If you think a family office is the right option for you, it’s a good idea to interview several to find the best fit for your unique needs and goals and to find someone you get along with and like to talk to about your money.

  • Fiduciary status: Are you a fiduciary 100% of the time, across all services and accounts? Are there any situations where you are not?
  • All-in fees: What is my true all-in cost when every fee layer is included? Are there any embedded, third-party, or performance-based fees I should know about?
  • Asset custody: Where will my assets be held? Is custody handled by an independent, well-known custodian?
  • Reporting and cadence: What reports will I receive on a monthly and quarterly basis? Can I see a sample of exactly what those reports look like?
  • Private investments: What private or alternative investments do you use, and why? How liquid are they, and what risks should I understand?
  • Investment process: How is the investment policy statement created and updated? What are your rebalancing rules, and how do you coordinate with my CPA on taxes?
  • Red flags: How do you avoid conflicts of interest? How do you ensure fees are transparent and that investment recommendations are made in my best interest?

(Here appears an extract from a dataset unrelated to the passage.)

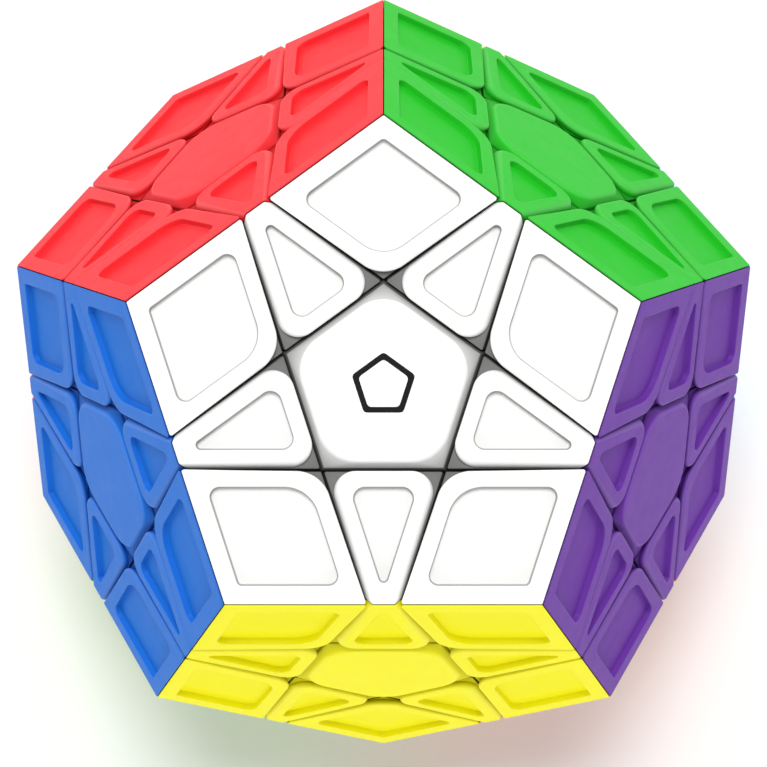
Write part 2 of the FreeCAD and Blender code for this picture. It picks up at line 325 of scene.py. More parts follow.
@dataclass(frozen=True)
class TilePlastic:
    """Plastic coloured through, with a satin gloss, as moulded tiles have it."""

    colour: Colour
    tint: tuple[int, int, int]
    roughness: float = 0.42
    # Painted shade: how far panel walls are darkened, and how dark the shade tone in gaps is.
    shaded_walls: float = 0.15
    gap_shade_tone: float = 0.55
    marked: bool = False
    cloud_scale: float = 260.0
    smear_scale: float = 420.0
    grain_scale: float = 5200.0
    mark_reach: float = 3.1 * MM
    mark_width: float = 0.75 * MM
    mark_soft: float = 0.05 * MM
    mark_round: float = 0.6 * MM
    ink: tuple[int, int, int] = (22, 22, 24)

    @property
    def slot(self) -> str:
        """The record's material slot."""
        return f"tile_{self.colour.value}"

    def material(self) -> bpy.types.Material:
        """Builds the finish.

        Returns:
            The material. It reads the tile's attributes for painted shade, paler rounded edges, walls and
            panels.
        """
        material, bench, shader = new_material(self.slot)
        body = linear(*self.tint)
        shade = toned(body, 0.86)
        # Painted shade tones: a darker, deeper tone for walls and gaps, and a near-black one for the deepest
        # gaps.
        shade_tone = toned(body, self.gap_shade_tone, power=1.3)
        black_shade = toned(body, 0.03)
        pale = toned(body, 0.9, lift=0.1)
        place = bench.place()
        cloud = bench.spread(bench.noise(place, self.cloud_scale, 3.0), 0.0, 0.14)
        coat = bench.blend(cloud, body, shade)
        # Paler towards white on the middle of each rounded edge and lip.
        coat = bench.blend(bench.math("MULTIPLY", bench.attribute("wear"), 0.6), coat, pale)
        coat = bench.blend(bench.math("MULTIPLY", bench.attribute("panel"), 0.12), coat, shade)
        # Painted shade on the panel walls.
        coat = bench.blend(bench.math("MULTIPLY", bench.attribute("wall"), self.shaded_walls), coat, shade_tone)
        # Painted shade: gaps, ledges and walls below ridges are darkened towards the shade tone, and past 1
        # towards near-black.
        grime = bench.attribute("grime")
        coat = bench.blend(grime, coat, shade_tone)
        coat = bench.blend(bench.math("SUBTRACT", grime, 1.0), coat, black_shade)
        if self.marked:
            coat = bench.blend(self.mark(bench, place), coat, linear(*self.ink))
        bench.feed(shader.inputs["Base Color"], coat)
        grain = bench.noise(place, self.grain_scale, 2.0)
        smear = bench.spread(bench.noise(place, self.smear_scale, 4.0), -0.03, 0.04)
        rough = bench.math("ADD", smear, self.roughness)
        rough = bench.math("ADD", rough, bench.math("MULTIPLY", bench.attribute("panel"), 0.08))
        rough = bench.math("ADD", rough, bench.math("MULTIPLY", grime, 0.25))
        bench.feed(shader.inputs["Roughness"], rough)
        bench.feed(shader.inputs["Normal"], bench.bump(grain, 0.05, 0.02 * MM))
        shader.inputs["Specular IOR Level"].default_value = 0.10
        return material

    def mark(self, bench: NodeBench, place: bpy.types.NodeSocket) -> bpy.types.NodeSocket:
        """A plain printed ring with five sides, about the piece's Z axis.

        Args:
            bench: The material's bench.
            place: The piece's coordinates.

        Returns:
            1 on the ring and 0 off it.
        """
        reach = None
        for step in range(5):
            azimuth = math.radians(90.0) + step * FACE_ANGLE
            dot = bench.add("ShaderNodeVectorMath", operation="DOT_PRODUCT")
            bench.feed(dot.inputs[0], place)
            dot.inputs[1].default_value = (-math.cos(azimuth), -math.sin(azimuth), 0.0)
            value = dot.outputs["Value"]
            reach = value if reach is None else bench.math("SMOOTH_MAX", reach, value, self.mark_round)
        half = self.mark_width / 2
        off = bench.math("ABSOLUTE", bench.math("SUBTRACT", reach, self.mark_reach - half))
        return bench.math("LESS_THAN", off, half - self.mark_soft)


@dataclass(frozen=True)
class InnerPlastic:
    """Matt, slightly waxy plastic of the parts that slide on each other."""

    slot: str
    tint: tuple[int, int, int]

    def material(self) -> bpy.types.Material:
        """Builds the finish.

        Returns:
            The material.
        """
        material, bench, shader = new_material(self.slot)
        body = linear(*self.tint)
        polished = toned(body, 1.3, lift=0.004)
        place = bench.place()
        rubbed = bench.spread(bench.noise(place, 180.0, 5.0), 0.0, 0.8)
        bench.feed(shader.inputs["Base Color"], bench.blend(rubbed, body, polished))
        bench.feed(shader.inputs["Roughness"], bench.spread(bench.noise(place, 700.0, 4.0), 0.42, 0.62))
        grain = bench.noise(place, 3600.0, 3.0)
        bench.feed(shader.inputs["Normal"], bench.bump(grain, 0.25, 0.03 * MM))
        return material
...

The Bottom Line on Family Offices

Family offices exist to handle complex financial needs, but they are unnecessary for most physicians, even those with high incomes and investment account balances. A simple, low-cost setup with low-fee index funds and the right professionals often delivers better results with fewer headaches. The real value of a family office is typically coordination, not superior investment performance.

Start by honestly assessing the complexity of your finances, not just your income or net worth. If things are straightforward, focus on tightening your existing plan with the right team of experts to supplement where you need help, such as from a CPA or estate planning attorney. If they’re really so complex that you need the help of a family office, research and interview a few top picks to help you find the best fit for your preferences and financial goals.